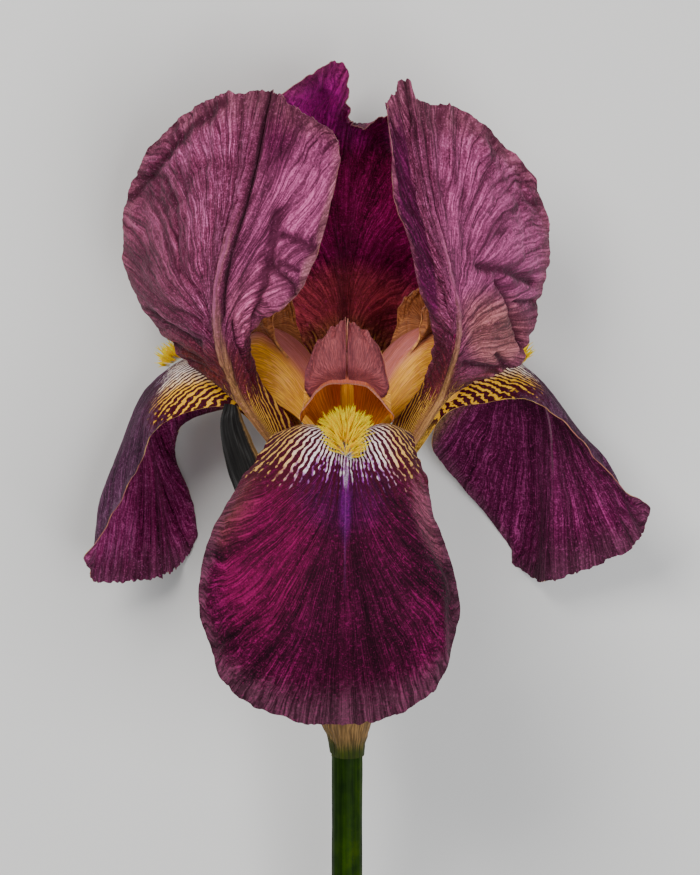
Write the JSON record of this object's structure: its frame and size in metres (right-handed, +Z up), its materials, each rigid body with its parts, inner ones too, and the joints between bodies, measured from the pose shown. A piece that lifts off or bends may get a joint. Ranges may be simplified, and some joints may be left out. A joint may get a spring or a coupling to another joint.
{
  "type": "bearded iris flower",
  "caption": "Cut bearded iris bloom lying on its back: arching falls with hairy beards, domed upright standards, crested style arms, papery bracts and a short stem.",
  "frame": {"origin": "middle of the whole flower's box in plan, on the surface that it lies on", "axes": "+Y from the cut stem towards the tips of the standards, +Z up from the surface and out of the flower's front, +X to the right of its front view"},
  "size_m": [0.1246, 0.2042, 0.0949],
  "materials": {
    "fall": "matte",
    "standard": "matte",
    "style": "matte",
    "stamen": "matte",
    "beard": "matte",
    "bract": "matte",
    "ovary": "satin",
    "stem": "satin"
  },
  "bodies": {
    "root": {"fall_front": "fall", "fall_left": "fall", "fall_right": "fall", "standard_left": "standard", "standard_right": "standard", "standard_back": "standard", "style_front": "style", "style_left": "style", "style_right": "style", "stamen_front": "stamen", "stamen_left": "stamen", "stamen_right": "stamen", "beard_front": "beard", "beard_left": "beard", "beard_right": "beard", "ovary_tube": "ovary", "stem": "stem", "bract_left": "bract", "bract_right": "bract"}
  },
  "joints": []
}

--------------------------------------------------

* TASK REQUIREMENTS *
The lines above should be duplicated exactly.

* CORRECT OUTPUT *
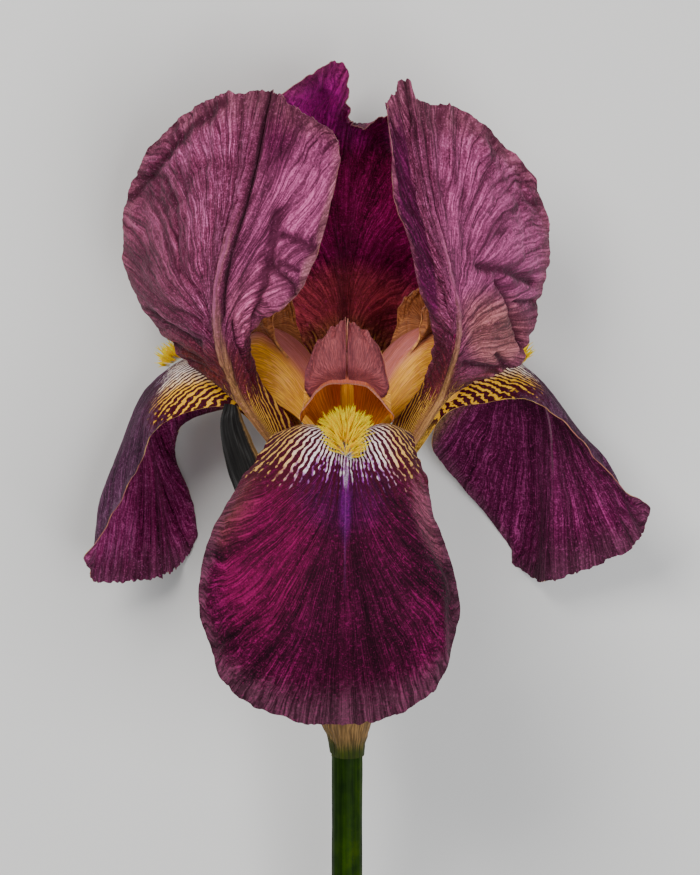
Write the JSON record of this object's structure: its frame and size in metres (right-handed, +Z up), its materials, each rigid body with its parts, inner ones too, and the joints between bodies, measured from the pose shown. A piece that lifts off or bends may get a joint. Ranges may be simplified, and some joints may be left out. A joint may get a spring or a coupling to another joint.
{
  "type": "bearded iris flower",
  "caption": "Cut bearded iris bloom lying on its back: arching falls with hairy beards, domed upright standards, crested style arms, papery bracts and a short stem.",
  "frame": {"origin": "middle of the whole flower's box in plan, on the surface that it lies on", "axes": "+Y from the cut stem towards the tips of the standards, +Z up from the surface and out of the flower's front, +X to the right of its front view"},
  "size_m": [0.1246, 0.2042, 0.0949],
  "materials": {
    "fall": "matte",
    "standard": "matte",
    "style": "matte",
    "stamen": "matte",
    "beard": "matte",
    "bract": "matte",
    "ovary": "satin",
    "stem": "satin"
  },
  "bodies": {
    "root": {"fall_front": "fall", "fall_left": "fall", "fall_right": "fall", "standard_left": "standard", "standard_right": "standard", "standard_back": "standard", "style_front": "style", "style_left": "style", "style_right": "style", "stamen_front": "stamen", "stamen_left": "stamen", "stamen_right": "stamen", "beard_front": "beard", "beard_left": "beard", "beard_right": "beard", "ovary_tube": "ovary", "stem": "stem", "bract_left": "bract", "bract_right": "bract"}
  },
  "joints": []
}